I sat there staring at the unmoving chat window. Clearly I should just delete the whole conversation and block the user straight away. But I was curious to see what the dodgy video link they were about to send would look like.

So I waited.

Five minutes later I discovered that videos sent through Facebook Messenger aren’t always sent as links. Sometimes they display and play automatically.

My heart began to race.

At the same time I realised that the video I was watching consisted of a clarinet much like mine, showing how to replace the exact part that had fallen off. It really was very simple. Place the part over the point screw like so, set the thing in place, then tighten the screw at the other end of the linkage joint. All that remained was to get the tension spring fixed correctly, which was also clearly very easy, at least in the video.

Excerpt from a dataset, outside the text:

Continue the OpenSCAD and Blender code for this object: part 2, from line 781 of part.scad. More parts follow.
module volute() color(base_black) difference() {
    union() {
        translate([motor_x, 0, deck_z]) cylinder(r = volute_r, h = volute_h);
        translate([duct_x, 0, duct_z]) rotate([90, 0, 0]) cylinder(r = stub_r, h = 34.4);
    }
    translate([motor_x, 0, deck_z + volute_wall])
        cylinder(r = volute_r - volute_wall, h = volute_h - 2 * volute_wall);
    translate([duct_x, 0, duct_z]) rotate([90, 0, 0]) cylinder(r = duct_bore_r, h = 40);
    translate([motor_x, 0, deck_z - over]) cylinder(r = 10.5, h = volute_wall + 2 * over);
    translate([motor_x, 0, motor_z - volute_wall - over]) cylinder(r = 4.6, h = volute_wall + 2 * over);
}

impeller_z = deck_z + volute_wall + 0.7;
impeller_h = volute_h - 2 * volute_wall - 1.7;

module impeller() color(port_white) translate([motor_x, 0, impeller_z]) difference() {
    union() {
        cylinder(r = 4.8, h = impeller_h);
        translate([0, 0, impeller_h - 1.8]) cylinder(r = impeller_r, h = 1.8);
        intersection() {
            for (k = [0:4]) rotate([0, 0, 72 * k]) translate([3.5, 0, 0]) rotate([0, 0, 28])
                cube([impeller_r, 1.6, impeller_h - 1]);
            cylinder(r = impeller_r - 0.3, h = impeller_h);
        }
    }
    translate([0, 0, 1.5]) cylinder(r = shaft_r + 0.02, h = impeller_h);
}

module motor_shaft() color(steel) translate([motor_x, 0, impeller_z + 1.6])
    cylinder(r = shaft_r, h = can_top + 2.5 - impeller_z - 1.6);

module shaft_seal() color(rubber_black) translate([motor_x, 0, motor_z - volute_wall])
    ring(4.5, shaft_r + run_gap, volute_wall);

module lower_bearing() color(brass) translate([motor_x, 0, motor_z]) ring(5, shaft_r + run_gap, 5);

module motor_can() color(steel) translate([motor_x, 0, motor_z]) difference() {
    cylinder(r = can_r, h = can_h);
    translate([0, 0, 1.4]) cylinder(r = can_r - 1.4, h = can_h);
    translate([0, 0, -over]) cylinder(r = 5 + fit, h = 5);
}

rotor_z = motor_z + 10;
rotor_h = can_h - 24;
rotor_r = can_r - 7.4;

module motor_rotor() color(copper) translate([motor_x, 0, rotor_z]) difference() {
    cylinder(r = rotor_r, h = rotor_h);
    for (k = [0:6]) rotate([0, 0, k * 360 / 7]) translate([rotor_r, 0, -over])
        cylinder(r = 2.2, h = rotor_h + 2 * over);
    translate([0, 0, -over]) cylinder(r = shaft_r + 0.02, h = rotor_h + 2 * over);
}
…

I was beginning to have difficulty seeing what the scam was.

I also found myself wandering next door to retrieve one of the small screwdrivers from my toolbox.

Three minutes later, on the second attempt (the spring bit being trickier than the video indicated), I had fixed the clarinet myself.

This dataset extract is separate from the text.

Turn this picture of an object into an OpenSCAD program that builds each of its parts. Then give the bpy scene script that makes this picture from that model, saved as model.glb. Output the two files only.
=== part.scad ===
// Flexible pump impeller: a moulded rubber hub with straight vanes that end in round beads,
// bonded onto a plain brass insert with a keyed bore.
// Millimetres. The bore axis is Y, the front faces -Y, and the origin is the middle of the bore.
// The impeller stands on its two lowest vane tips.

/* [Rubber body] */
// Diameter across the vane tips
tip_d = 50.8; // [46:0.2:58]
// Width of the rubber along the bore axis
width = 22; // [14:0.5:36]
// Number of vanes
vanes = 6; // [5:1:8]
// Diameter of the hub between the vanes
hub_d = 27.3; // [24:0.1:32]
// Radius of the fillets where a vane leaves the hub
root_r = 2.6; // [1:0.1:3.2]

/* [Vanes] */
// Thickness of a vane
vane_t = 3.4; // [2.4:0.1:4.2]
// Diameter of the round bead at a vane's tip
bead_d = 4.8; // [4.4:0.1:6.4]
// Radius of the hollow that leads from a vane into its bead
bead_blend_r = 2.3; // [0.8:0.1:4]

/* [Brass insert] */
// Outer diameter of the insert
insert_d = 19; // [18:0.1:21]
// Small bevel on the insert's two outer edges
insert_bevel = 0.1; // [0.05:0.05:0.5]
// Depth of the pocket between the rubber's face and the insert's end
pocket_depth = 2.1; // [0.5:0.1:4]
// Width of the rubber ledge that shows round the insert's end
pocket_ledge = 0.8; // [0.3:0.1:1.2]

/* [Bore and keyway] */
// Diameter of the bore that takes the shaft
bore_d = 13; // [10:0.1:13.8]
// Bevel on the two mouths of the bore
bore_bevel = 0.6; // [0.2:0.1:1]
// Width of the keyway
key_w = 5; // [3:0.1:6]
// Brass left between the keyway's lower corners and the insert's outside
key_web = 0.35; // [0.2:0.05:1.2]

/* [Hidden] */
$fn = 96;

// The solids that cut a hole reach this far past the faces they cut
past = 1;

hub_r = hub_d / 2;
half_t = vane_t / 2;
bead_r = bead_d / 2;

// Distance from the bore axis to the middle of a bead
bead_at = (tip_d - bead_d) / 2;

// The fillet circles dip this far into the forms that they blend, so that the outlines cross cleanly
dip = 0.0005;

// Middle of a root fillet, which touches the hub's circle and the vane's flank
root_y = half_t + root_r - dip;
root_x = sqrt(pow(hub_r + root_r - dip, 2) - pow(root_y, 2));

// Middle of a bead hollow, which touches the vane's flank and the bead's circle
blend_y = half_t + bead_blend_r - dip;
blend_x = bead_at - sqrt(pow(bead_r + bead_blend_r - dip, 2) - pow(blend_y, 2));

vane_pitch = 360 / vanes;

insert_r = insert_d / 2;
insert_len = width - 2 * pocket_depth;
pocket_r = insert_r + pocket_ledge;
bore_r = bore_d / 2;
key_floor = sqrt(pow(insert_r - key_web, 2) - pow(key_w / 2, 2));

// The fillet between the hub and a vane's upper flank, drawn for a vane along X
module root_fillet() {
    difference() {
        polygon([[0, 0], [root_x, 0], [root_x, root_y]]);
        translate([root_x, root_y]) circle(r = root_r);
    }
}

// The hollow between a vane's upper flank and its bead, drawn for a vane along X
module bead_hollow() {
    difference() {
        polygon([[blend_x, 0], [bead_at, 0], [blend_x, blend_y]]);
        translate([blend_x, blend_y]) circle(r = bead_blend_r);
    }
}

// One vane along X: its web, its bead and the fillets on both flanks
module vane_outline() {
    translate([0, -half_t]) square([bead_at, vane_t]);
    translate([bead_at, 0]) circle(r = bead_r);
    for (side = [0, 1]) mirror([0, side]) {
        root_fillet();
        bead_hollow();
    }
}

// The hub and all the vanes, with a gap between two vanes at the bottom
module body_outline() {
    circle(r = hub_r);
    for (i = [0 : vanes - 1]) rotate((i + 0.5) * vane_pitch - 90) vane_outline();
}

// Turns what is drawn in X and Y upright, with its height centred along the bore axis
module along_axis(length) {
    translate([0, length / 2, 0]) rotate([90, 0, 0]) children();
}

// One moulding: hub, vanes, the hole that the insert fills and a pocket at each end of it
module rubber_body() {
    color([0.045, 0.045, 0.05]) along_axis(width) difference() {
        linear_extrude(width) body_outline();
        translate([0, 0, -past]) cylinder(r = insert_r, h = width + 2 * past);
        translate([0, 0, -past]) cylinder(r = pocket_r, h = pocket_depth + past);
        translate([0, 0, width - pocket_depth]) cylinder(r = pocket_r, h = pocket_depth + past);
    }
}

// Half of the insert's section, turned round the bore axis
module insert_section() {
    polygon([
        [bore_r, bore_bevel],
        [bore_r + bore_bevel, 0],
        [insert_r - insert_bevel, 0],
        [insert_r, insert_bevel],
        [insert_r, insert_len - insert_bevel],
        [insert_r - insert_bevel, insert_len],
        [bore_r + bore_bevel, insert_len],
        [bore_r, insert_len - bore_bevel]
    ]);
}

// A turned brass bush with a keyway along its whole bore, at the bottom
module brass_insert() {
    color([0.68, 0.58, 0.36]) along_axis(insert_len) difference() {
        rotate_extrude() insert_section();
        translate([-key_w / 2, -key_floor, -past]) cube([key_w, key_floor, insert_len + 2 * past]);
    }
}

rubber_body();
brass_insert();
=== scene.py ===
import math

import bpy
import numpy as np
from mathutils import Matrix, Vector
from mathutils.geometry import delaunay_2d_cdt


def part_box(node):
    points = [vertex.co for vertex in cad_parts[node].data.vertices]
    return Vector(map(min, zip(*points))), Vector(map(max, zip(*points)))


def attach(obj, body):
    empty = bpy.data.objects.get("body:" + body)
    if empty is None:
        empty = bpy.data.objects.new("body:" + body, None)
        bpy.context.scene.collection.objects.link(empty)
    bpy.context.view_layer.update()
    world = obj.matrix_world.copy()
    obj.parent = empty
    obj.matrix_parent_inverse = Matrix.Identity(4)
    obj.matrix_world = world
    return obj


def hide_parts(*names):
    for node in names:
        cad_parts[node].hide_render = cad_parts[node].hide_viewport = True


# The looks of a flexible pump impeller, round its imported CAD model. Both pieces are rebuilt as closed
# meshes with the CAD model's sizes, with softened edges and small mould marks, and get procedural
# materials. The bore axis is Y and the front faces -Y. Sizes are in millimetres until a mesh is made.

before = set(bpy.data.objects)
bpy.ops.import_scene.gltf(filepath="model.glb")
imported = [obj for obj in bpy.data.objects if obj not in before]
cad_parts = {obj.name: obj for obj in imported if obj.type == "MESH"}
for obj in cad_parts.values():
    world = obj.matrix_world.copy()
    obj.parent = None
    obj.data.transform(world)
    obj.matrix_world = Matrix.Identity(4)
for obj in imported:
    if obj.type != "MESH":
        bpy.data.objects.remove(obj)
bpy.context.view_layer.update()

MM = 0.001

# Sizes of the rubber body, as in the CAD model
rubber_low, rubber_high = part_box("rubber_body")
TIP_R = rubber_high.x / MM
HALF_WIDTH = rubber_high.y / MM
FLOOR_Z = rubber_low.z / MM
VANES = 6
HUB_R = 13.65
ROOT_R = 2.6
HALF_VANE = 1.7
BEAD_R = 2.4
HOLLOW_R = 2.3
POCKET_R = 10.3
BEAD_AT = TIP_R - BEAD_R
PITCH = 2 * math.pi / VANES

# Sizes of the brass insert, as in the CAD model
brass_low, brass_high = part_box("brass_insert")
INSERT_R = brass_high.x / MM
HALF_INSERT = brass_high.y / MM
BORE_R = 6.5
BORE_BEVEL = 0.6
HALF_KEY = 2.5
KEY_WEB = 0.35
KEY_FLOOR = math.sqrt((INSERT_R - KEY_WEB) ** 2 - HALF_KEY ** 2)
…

“Thank you so so much!” I said. “That fixed it.”

“Ok good,” they said. “Hope I was helpful.”

“Helpful?” I replied. “You just showed me how to fix the problem myself! You couldn’t have been more helpful. I will certainly recommend you to friends who need clarinet repairs. Do you also repair other instruments?”

“Yes, a little bit, but mainly clarinet,” they said. “I am 14.”


“I have been playing clarinet for five years and repairing clarinets is one of my favourite things to do. I am from Italy.”

“Oh,” I said.


Fortunately, they had never heard of Stephen Howard, author of the Saxophone and Clarinet Haynes Manuals, and proprietor, at www.shwoodwind.co.uk , of what is undoubtedly the best and most comprehensive woodwind repair website in the English language, though it does focus mainly on saxophones.

So I sent them that link by way of thanks.

Still feel like a bit of a heel though.